Russell’s forté in the 40s was playing smart businesswomen who were eventually brought to heel by a man. In She Wouldn’t Say Yes, she’s a lady psychiatrist who’s seen too many women end up badly because of a man and wants no part of romance. Enter Lee Bowman as the cartoonist who won’t take no for an answer and with the help of Russell’s physician father (Charles Winninger) and wandering hobo-turned-butler (Harry Davenport) gets his way. It’s a pleasant time killer with a good Russell performance and amiable ones by the rest of the cast.

Dunne was best known in the early 1930s for her roles in tearjerkers such as Back Street and Magnificent Obsession and musicals like Roberta and Show Boat. Although she played comedic scenes in many of her films, it wasn’t known whether she could pull off an out-and-out comedy, but pull it off she did in her very first, the hilarious gem, Theodora Goes Wild.

As the niece of two prim spinsters, Theodora Lynn has to watch her step in her small Connecticut home town, but as Caroline Adams in the big city she could write a racy novel exposing small town hypocrisy and cause a scandal when the locals see themselves in her book.

Melvyn Douglas and Thomas Mitchell make fine comic foils, but best of all, next to Dunne, of course, is Spring Byington as the town gossip who is put to shame by Dunne in the film’s gut-busting finale.

Dunne and Charles Boyer, who made movie magic in Leo McCarey’s 1939 classic Love Affair, were reunited in the aptly titled Together Again. The title, though, is a play on words. It refers to putting the statue of the town’s former mayor back together after a bolt of lightning has severed its head.

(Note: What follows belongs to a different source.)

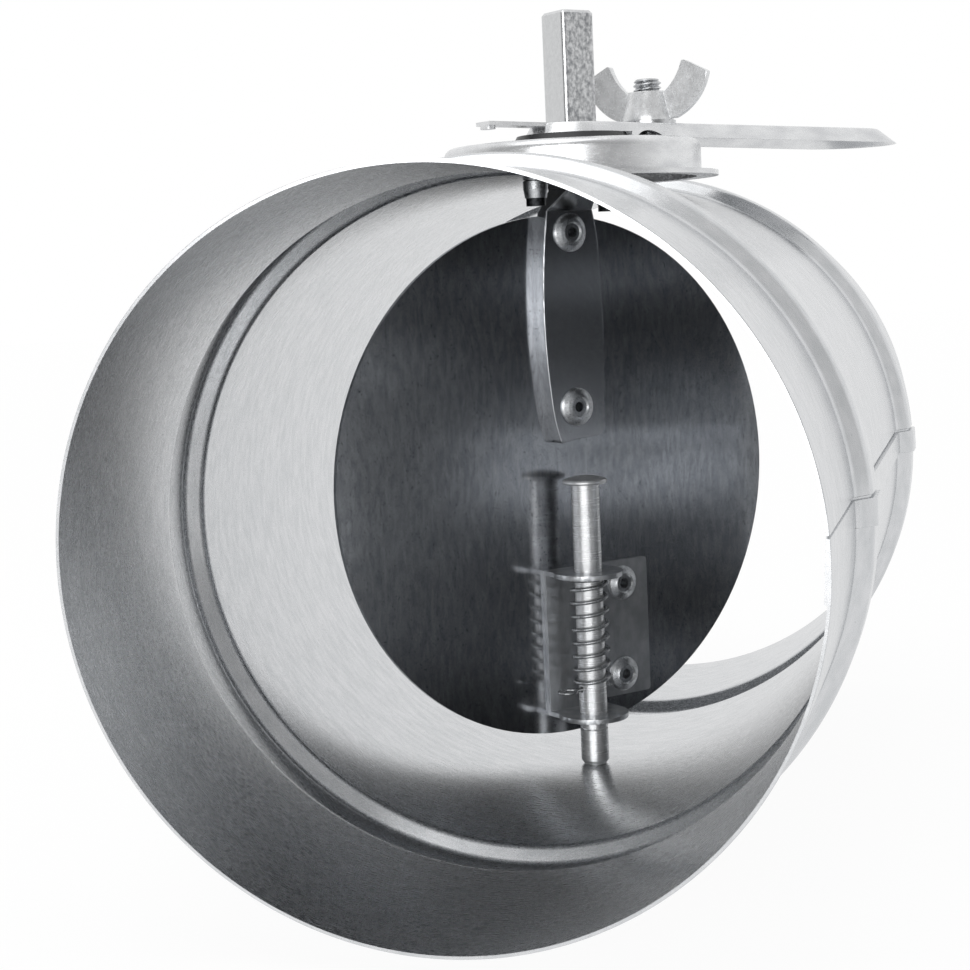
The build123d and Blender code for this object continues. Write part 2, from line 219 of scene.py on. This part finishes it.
# Hot dip zinc coated sheet, skin passed and rolled to a tube: a pale satin metal. The mill's fine
# scratches run round the tube, so they are long in X and Z and short in Y.
DUCT_SHEET = metal("zinc_coated_sheet", "#C9CBCD", "#D5D6D8", 0.27, (5, 1.6, 5), (1.2, 0.3, 1.2),
                   bump_mm=0.002, rough_swing=0.04, specks=(0.6, 0.18, "#BEC0C2"), rolled=0.3)
# The same sheet, flat and brighter: a cold mirror with an upright rolled grain and dark grit specks
BLADE_SHEET = metal("bright_rolled_sheet", "#94969A", "#ABADB0", 0.16, (1.2, 1.2, 4), (0.35, 0.35, 2.5),
                    bump_mm=0.003, rough_swing=0.05, specks=(0.42, 0.27, "#5C5F62"),
                    haze=0.06, haze_rough=0.5)
# Deep drawn steel, bright zinc plated: smooth and pale with soft cloudy tone
PRESSED_STEEL = metal("plated_pressed_steel", "#D2D3D5", "#E3E4E5", 0.26, (7, 7, 2.5), (1.5, 1.5, 0.5),
                      bump_mm=0.0015, haze=0.4, haze_rough=0.5)
# Cold drawn square bar, zinc plated: its broad faces are mottled above the duct, the tang is smooth
DRAWN_BAR = drawn_bar("plated_drawn_bar")
# Stamped plate that holds the pin: the same zinc coated sheet, its shine broken by the press
BRACKET_SHEET = metal("zinc_coated_plate", "#B4B6B9", "#CCCED0", 0.22, (3, 3, 5), (0.9, 0.9, 1.8),
                      bump_mm=0.0015, rough_swing=0.04, haze=0.5, haze_rough=0.6)
# Turned steel pin, zinc plated: fine rings from the tool
TURNED_STEEL = metal("plated_turned_steel", "#DCDDDE", "#ECEDEE", 0.26, (4, 4, 2), (5, 5, 0.3),
                     bump_mm=0.001, rough_swing=0.03, haze=0.5, haze_rough=0.65)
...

The catch: current mayor Dunne is the former mayor’s widow and she wants the statue put back together while Charles Coburn as the former’s mayor’s father would rather see Dunne together with sculptor Charles Boyer whom she hires to do the job.

Young and Ray Milland hate one another at first sight in The Doctor Takes a Wife but due to false reporting they are forced to pretend to be married in order to avoid scandal. Yes, I know it doesn’t make sense, but that’s the premise of screwball comedy - preposterous situations made seemingly plausible by sharp writing, deft direction and charismatic star turns and that’s exactly what you get here. Reginald Gardiner and Gail Patrick co-star as the pair’s discarded lovers.

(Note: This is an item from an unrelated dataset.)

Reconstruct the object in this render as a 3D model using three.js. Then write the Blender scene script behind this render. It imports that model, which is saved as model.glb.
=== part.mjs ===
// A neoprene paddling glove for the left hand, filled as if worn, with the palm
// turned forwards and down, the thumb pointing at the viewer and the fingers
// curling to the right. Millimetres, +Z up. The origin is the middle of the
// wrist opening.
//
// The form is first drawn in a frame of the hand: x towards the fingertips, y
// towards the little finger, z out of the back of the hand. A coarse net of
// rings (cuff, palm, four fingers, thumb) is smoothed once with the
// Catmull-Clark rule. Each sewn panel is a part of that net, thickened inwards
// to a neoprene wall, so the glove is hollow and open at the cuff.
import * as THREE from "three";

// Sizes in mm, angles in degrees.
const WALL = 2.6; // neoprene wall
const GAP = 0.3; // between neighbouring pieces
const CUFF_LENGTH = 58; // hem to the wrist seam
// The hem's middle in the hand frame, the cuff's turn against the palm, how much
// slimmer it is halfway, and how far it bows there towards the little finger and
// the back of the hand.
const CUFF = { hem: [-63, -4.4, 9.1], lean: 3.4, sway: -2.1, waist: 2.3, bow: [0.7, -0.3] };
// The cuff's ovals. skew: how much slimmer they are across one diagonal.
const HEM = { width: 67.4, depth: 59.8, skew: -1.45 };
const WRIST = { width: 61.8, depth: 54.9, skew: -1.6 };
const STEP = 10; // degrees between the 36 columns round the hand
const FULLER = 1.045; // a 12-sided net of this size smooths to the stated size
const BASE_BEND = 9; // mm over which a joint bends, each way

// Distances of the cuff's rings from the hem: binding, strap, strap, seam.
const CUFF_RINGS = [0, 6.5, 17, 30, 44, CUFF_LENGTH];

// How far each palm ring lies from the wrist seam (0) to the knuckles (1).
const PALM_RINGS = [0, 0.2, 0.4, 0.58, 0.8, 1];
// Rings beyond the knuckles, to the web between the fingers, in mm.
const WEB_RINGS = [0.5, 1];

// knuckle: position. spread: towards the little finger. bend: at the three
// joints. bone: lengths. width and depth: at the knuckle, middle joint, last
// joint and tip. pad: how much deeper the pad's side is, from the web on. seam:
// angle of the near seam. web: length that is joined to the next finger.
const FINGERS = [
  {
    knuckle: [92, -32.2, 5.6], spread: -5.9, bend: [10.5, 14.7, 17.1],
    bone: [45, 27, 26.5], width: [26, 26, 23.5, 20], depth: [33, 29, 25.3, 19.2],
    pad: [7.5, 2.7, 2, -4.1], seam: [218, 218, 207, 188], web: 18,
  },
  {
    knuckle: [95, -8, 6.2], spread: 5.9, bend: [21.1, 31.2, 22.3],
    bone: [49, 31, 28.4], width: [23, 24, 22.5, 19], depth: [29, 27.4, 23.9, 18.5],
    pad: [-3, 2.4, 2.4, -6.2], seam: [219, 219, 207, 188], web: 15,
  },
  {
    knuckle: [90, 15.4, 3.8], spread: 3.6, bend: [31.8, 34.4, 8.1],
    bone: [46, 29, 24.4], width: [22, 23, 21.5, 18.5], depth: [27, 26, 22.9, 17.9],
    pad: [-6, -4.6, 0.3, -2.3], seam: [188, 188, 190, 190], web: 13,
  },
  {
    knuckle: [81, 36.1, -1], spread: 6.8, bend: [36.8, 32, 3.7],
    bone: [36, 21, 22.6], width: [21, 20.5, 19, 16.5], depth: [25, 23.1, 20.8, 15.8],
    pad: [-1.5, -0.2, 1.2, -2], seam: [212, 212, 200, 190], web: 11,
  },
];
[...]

A breezy murder mystery-comedy in The Thin Man mold, A Night to Remember, not to be confused with the film about the sinking of the Titanic with the same name, pairs Young with Brian Aherne. The two are amiable together and the zany goings-on are mildly entertaining, but this is without question the weakest of the eight films.

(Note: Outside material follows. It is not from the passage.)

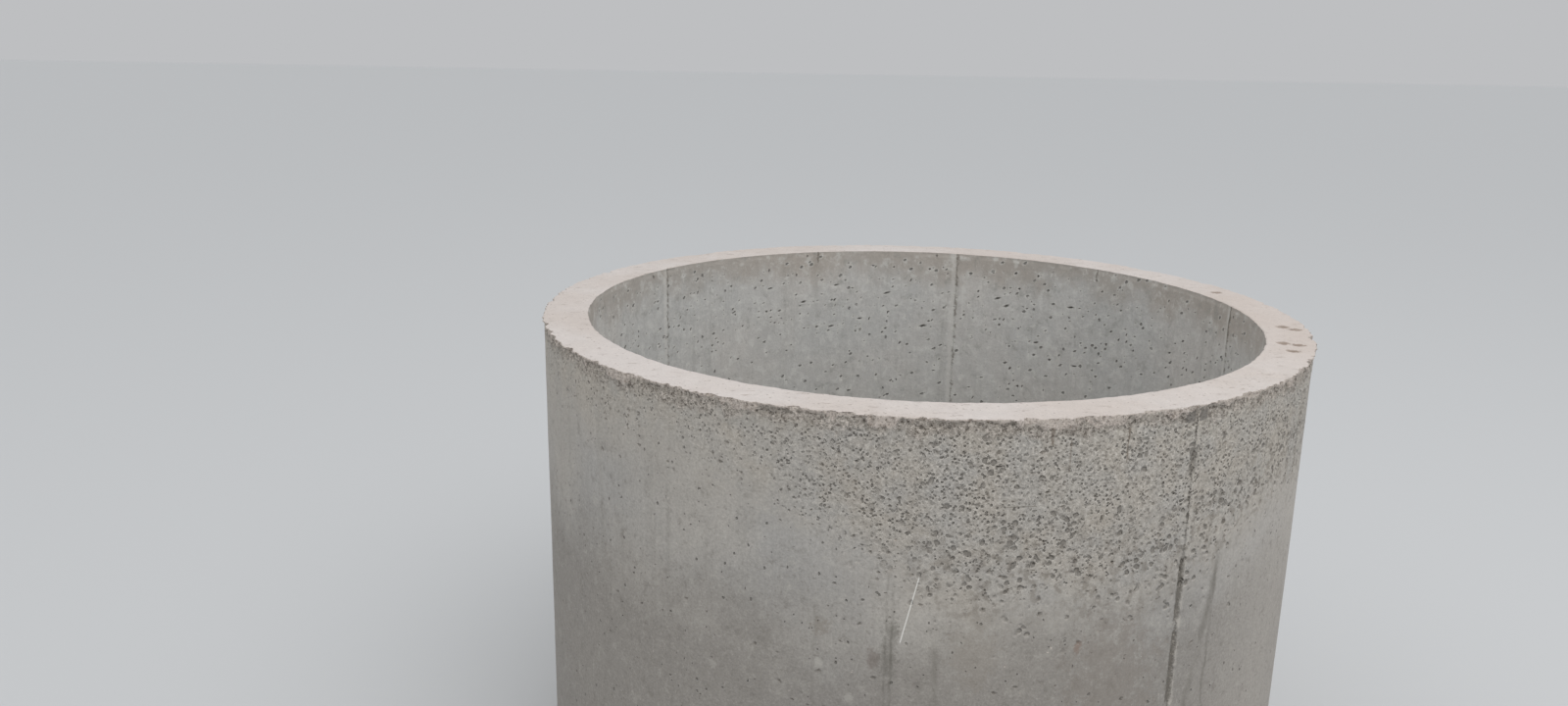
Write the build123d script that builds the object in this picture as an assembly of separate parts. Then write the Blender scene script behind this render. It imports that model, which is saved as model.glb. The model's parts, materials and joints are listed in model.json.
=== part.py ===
"""A precast concrete culvert ring, cast on its end between rolled steel forms.

The ring stands on the level plane z = 0 and its bore runs up the Z axis. It is one casting, so it is one
solid: a plain barrel with a trowelled top rim, an overhanging crust that crumbled at the rim's outer edge,
fins where paste ran into the joints of the forms, and pockets where it leaked out of them.
Lengths are in millimetres and angles in degrees, measured from +X towards +Y.
"""
from build123d import *
import os
from math import ceil, cos, pi, radians, sin

# The barrel.
bore_diameter = 1200.0
wall = 76.0
height = 900.0
inner_arris = 3.0
foot_arris_outer = 5.0
foot_arris_inner = 3.0

# The crust of mortar that was struck off over the outer form's top edge.
crust_reach = 5.0
crust_thickness = 7.0
crust_undercut = 9.0

# Bites out of the rim's outer edge, and fewer out of the foot's.
rim_bite_pitch = 34.0
rim_bite_radius_small = 9.0
rim_bite_radius_large = 24.0
foot_bite_pitch = 190.0
foot_bite_radius_small = 12.0
foot_bite_radius_large = 26.0

# The joints of the forms: two half shells outside, and five plates with a key gap inside.
outer_joint_first = -61.0
outer_joint_pitch = 180.0
outer_joint_count = 2
inner_joint_first = 5.5
inner_joint_pitch = 70.0
inner_joint_count = 5
outer_fin_width = 9.0
outer_fin_height = 2.4
inner_fin_width = 8.0
inner_fin_height = 1.6
fin_root = 4.0
fin_gap_at_rim = 14.0
fin_gap_at_foot = 12.0

# Pockets along the outer joints. Each pair is the share of the height where its middle lies, and its length.
leak_pockets = [(0.908, 41.0), (0.692, 102.0), (0.555, 118.0), (0.353, 76.0), (0.167, 34.0)]
pocket_width = 6.0
pocket_depth = 4.5
pocket_overrun = 5.0

# A row of bites is uneven. Each range is in radii of the ball that bites, and the steps shuffle them.
# The deepest bite is under half a radius and the highest ball under four fifths, so every bite opens outwards.
rim_bite_depths = (0.15, 0.42)
foot_bite_depths = (0.30, 0.48)
bite_lifts = (0.35, 0.80)
depth_step = 0.618034
size_step = 0.754878
lift_step = 0.569840
wander_share = 0.45
wander_step = 2.3

inner_radius = bore_diameter / 2
outer_radius = inner_radius + wall


def spread(index, step, least, most):
    """A value from least to most. A row of them is even but unordered, and the same on each run."""
    return least + (most - least) * (index * step % 1.0)


def barrel():
    """The turned body, from its half section: foot, outer face, undercut crust, rim and bore."""
    crust_radius = outer_radius + crust_reach
    crust_bottom = height - crust_thickness
    with BuildPart() as turned:
        with BuildSketch(Plane.XZ):
            with BuildLine():
                Polyline(
                    (inner_radius + foot_arris_inner, 0),
                    (outer_radius - foot_arris_outer, 0),
                    (outer_radius, foot_arris_outer),
                    (outer_radius, crust_bottom - crust_undercut),
                    (crust_radius, crust_bottom),
                    (crust_radius, height),
                    (inner_radius + inner_arris, height),
                    (inner_radius, height - inner_arris),
                    (inner_radius, foot_arris_inner),
                    close=True,
                )
            make_face()
        revolve(axis=Axis.Z)
    return turned.part


def bites(edge_radius, edge_height, outward, pitch, radii, depths):
    """Balls that bite into a round edge. Their spacing, size and depth all vary."""
    count = ceil(2 * pi * edge_radius / pitch)
    balls = []
    for index in range(count):
        angle = radians(360 / count * (index + wander_share * sin(wander_step * index)))
        ball = spread(index, size_step, *radii)
        depth = ball * spread(index, depth_step, *depths)
        lift = ball * spread(index, lift_step, *bite_lifts)
        reach = edge_radius - depth + (ball**2 - lift**2) ** 0.5
        place = Pos(reach * cos(angle), reach * sin(angle), edge_height + outward * lift)
        balls.append(place * Sphere(ball))
    return balls


def fin(face_radius, angle, width, proud, outward):
    """A ridge of three sides that stands on a wall, full height but for a gap at each end."""
    root = face_radius - outward * fin_root
    crest = face_radius + outward * proud
    half = width / 2
    length = height - fin_gap_at_rim - fin_gap_at_foot
    spread_root = half * (1 + fin_root / proud)
    with BuildPart() as ridge:
        with BuildSketch(Plane.XY.offset(fin_gap_at_foot)):
            with BuildLine():
                Polyline((root, -spread_root), (crest, 0), (root, spread_root), close=True)
            make_face()
        extrude(amount=length)
    return Rot(0, 0, angle) * ridge.part


def fins():
    """Every fin of the outer and the inner form's joints."""
    ridges = []
    for index in range(outer_joint_count):
        angle = outer_joint_first + index * outer_joint_pitch
        ridges.append(fin(outer_radius, angle, outer_fin_width, outer_fin_height, 1))
    for index in range(inner_joint_count):
        angle = inner_joint_first + index * inner_joint_pitch
        ridges.append(fin(inner_radius, angle, inner_fin_width, inner_fin_height, -1))
    return ridges


def pockets():
    """Round-ended slots along the outer joints, where the paste leaked away and left the wall open."""
    slots = []
    for joint in range(outer_joint_count):
        angle = outer_joint_first + joint * outer_joint_pitch
        for height_share, length in leak_pockets:
            bed = Pos(outer_radius - pocket_depth, 0, height * height_share) * Rot(0, 90, 0)
            slot = extrude(bed * SlotOverall(length, pocket_width), pocket_depth + pocket_overrun)
            slots.append(Rot(0, 0, angle) * slot)
    return slots


def culvert_ring():
    """The whole casting."""
    ring = barrel().fuse(*fins())
    rim_radii = (rim_bite_radius_small, rim_bite_radius_large)
    foot_radii = (foot_bite_radius_small, foot_bite_radius_large)
    rim_bites = bites(outer_radius + crust_reach, height, 1, rim_bite_pitch, rim_radii, rim_bite_depths)
    foot_bites = bites(outer_radius, 0.0, -1, foot_bite_pitch, foot_radii, foot_bite_depths)
    return ring.cut(*pockets(), *rim_bites, *foot_bites)


ring = culvert_ring()
os.makedirs("parts", exist_ok=True)
export_step(ring, "parts/culvert_ring.step")
print("culvert_ring", "solids", len(ring.solids()), "litres", round(ring.volume / 1e6, 2))
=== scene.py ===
# %% [markdown]
# A concrete culvert ring stands on its end, open at the top and the foot. This lesson dresses its CAD solid:
# first the frame and the camera, then one detailed mesh for the casting, then its concrete, and last the floor
# and the light. The ring was cast as one piece between two rolled steel forms, so one mesh stands for it.
# Everything that shows on it is a mark of that casting: a trowelled rim, a crust that crumbled at its edge,
# the joints of the forms, and the small holes that trapped air left in the walls.

# %% Load the frame
import json
from math import atan2, cos, degrees, exp, hypot, pi, radians, sin
from random import Random

import bmesh
import bpy
from mathutils import Matrix, Vector, kdtree, noise


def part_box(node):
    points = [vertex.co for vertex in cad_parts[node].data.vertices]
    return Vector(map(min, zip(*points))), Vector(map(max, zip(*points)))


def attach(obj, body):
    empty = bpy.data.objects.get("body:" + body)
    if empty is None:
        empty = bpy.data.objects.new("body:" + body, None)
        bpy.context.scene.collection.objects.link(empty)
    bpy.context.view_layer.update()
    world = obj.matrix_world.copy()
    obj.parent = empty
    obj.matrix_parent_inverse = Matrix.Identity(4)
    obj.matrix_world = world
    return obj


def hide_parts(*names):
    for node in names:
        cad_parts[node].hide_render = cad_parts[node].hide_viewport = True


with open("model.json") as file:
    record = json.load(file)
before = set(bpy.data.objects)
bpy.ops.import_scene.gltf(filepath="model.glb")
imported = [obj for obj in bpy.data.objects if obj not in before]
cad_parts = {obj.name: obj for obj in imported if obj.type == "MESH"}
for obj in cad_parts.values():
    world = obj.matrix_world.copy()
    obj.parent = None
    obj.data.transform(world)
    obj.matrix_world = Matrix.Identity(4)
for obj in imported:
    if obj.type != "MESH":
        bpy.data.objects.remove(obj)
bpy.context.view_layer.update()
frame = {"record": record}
low_corner, high_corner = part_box("culvert_ring")
print("CAD box", [round(value, 4) for value in (*low_corner, *high_corner)])

# %% [markdown]
# The camera comes first, because every later choice is judged through it. It is placed as a hand-held phone
# was: about 1.4 m above the ring's foot and 2.2 m from its middle, looking a little down, with the picture's
# right side tipped up by one degree. A wide lens gives the rim its strong oval. A lens could be matched by
# eye, but a focal length in pixels turns straight into millimetres on a 36 mm sensor.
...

On the TV front, the second season of Early Edition has been released. Kyle Chandler is still getting tomorrow’s news today in order to effect the outcome of some very perilous situations, but he no longer lives in a hotel room. He now has a pretty swank bachelor apartment over the restaurant he was given by a wealthy businessman for saving his life in the season opener.

Buddy-narrator Fisher Stevens has quit his job as a stock broker and become the manager of the restaurant and blind friend Sheenisia Davis-Williams assists in the running of the restaurant as well, thus allowing Chandler to perform his good deeds without worrying about where his next meal is going to come from.